Its not a `convenient fac`t, its the basic truth, I didnt work that into my conversation by a back door or something.. But I refer you back to an earlier comment regarding the people who passed these laws.. the politician, who pratice `hands-off` type of Child rearing, that is, they just hand them off to Nannies and Boarding Schools, then ship them off to Universities, then when they graduate they slap each other on the back and say what a marvellous job they did bringing them up. I did say that earlier..

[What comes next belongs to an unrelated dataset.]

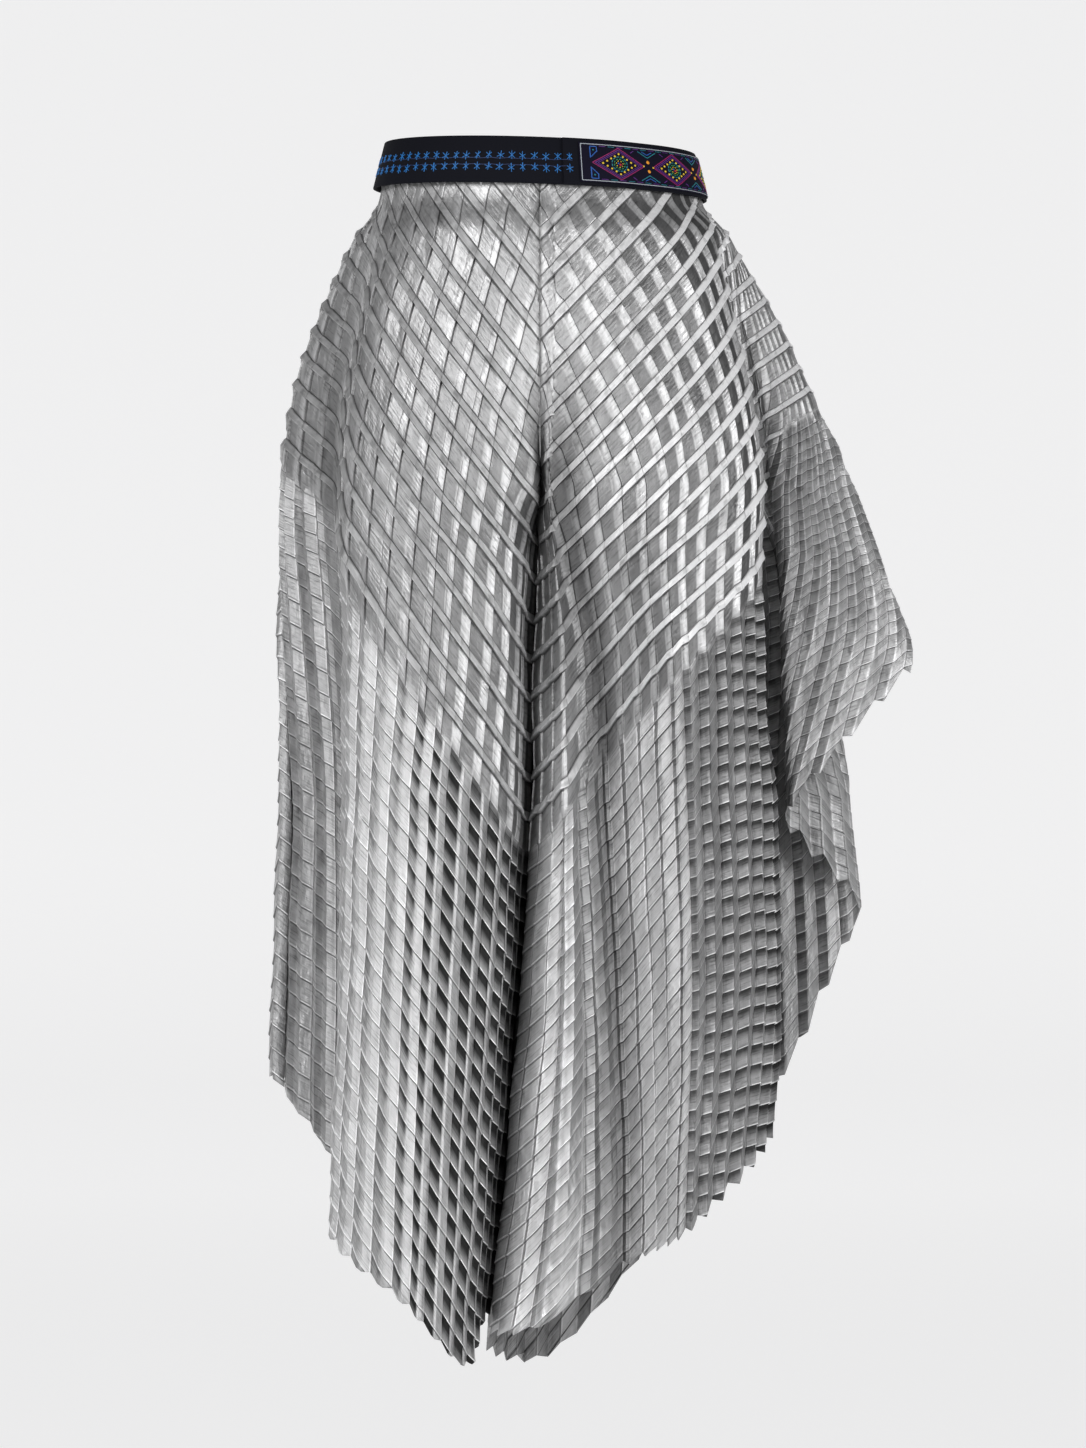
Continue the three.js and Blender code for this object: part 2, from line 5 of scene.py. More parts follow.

Originally posted by Louis:

OK, I ask you, once you have exhasuted every avenue of punishment such as removal of privilages, sent to room, sent to bed early etc etc.. and still the child is being very naughty, what would you do..
------
In my house when I was a kid, we had discussions, even when I was a small child. In other words, we talked. Slaps, corners, groundings, assault benign and traumatic did not happen. Conversation and discussion of how one relates to others and to members of the immediate family resolved issues; all issues. I was never assaulted when I was a child. Never.

Let me turn the question around on you and ask you what you'll do when your child reaches the age when it is illegal to strike him, but still performs in a way that raises your ire. When physical force is removed from your arsenal, will you still have conversation to resolve your problems?


Ohhkay, you didnt really answer my question there..

You was obviously angelic enough to sit there and have conversations with your parents about your bad behaviour, however my kids are completely different to you in that regard, we do talk to them, 80% of the time it works, then we go onto groundings, that works in the remaining 15% of episodes, 4% means going to bed early.. and that final 1% is when we have reached a critical point and I may smack them...

If that doesn't work then who knows, but Daddy slapping the back of their legs is always enough to lift the red mist for them and allow me to get through the tantrum. it just works..

EDIT - Just saw Micks post and realise he has covered most of my comments there..

Message edited by author 2008-05-28 04:02:15.